Арон. Получил профессию столяра и работал по специальности. В 1920-х годах был управляющим киевским отделением «Союзпродмага». В начале 1940-х возглавлял Главное управление кожевенно-обувной промышленности УССР, а после войны – кожевенный трест в Киеве. За несколько лет до выхода на пенсию стал директором Киевского кожевенного завода им. М.В. Фрунзе. По некоторым неподтвержденным данным, в 1949 году был арестован и отправлен в ГУЛАГ. Умер в Киеве в середине 1960-х.
Израил. С малых лет работал на лесозаготовках. Стал заместителем начальника Главного управления по заготовке скота Министерства мясной и молочной промышленности СССР, а затем его возглавил. В войну был уполномоченным продовольственных отделов ряда фронтов. Судьба Израила доподлинно не известна. Никто из братьев ни разу в жизни о нем не обмолвился.
Роза. Самая загадочная фигура в ближайшей родне Лазаря Кагановича.

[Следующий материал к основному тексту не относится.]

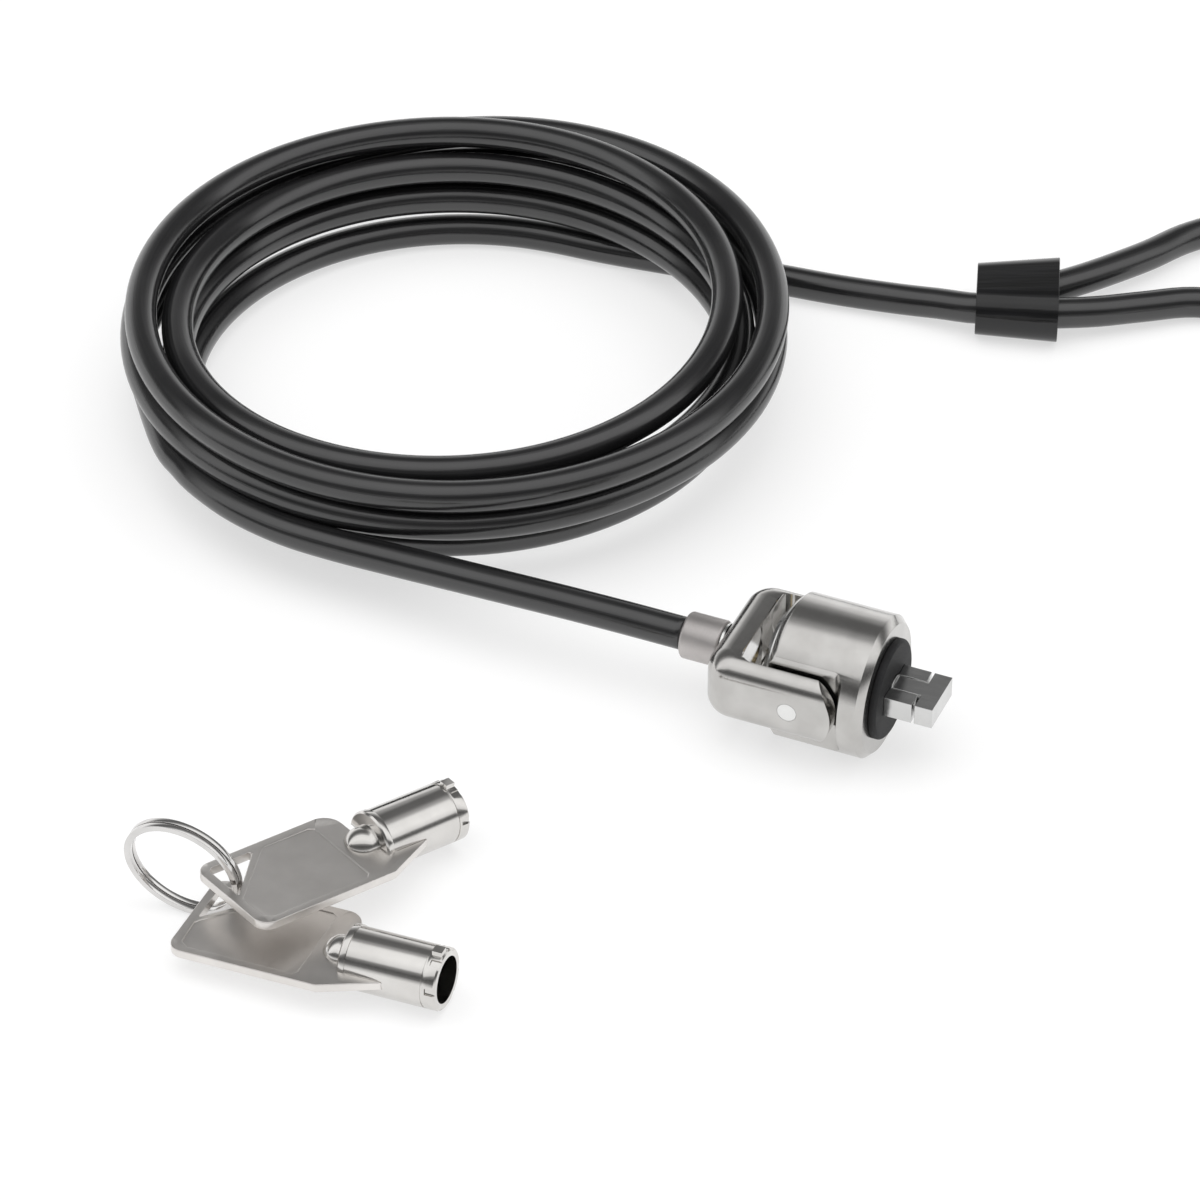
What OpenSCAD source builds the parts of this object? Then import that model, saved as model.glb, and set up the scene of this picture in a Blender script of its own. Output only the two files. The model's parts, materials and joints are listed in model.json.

Имеет хождение феерическая легенда о том, что Роза была любовницей Сталина, а в некоторых публикациях ее называют даже женой Сталина.
«Миф о третьей жене Сталина возник еще в 1932 г., сразу же после смерти Аллилуевой, в связи с неоднократными приездами Розы на дачу и кремлевскую квартиру Сталина, – пишет А. Колесник. – Тогда говорили, что он женится на ней. Но этого не произошло. Тем не менее с целью компрометации Сталина в начале войны немцы сбрасывали на позиции советских войск сотни тысяч листовок, в которых утверждали, что советский Верховный Главнокомандующий является агентом международного сионизма, и в качестве доказательства приводили его родство с Кагановичем».
«Утверждают, что Каганович, видя тяжелое состояние патрона после гибели жены, решил утешить его с помощью своей сестры Розы, – развивает легенду В. Краскова. – Несмотря на возраст, она была очень красива. Лазарь рассчитывал, что наличие рядом с вождем интересной женщины снимет у Сталина приступы мании преследования, которые, как и у Ивана Грозного, начались сразу же после кончины жены».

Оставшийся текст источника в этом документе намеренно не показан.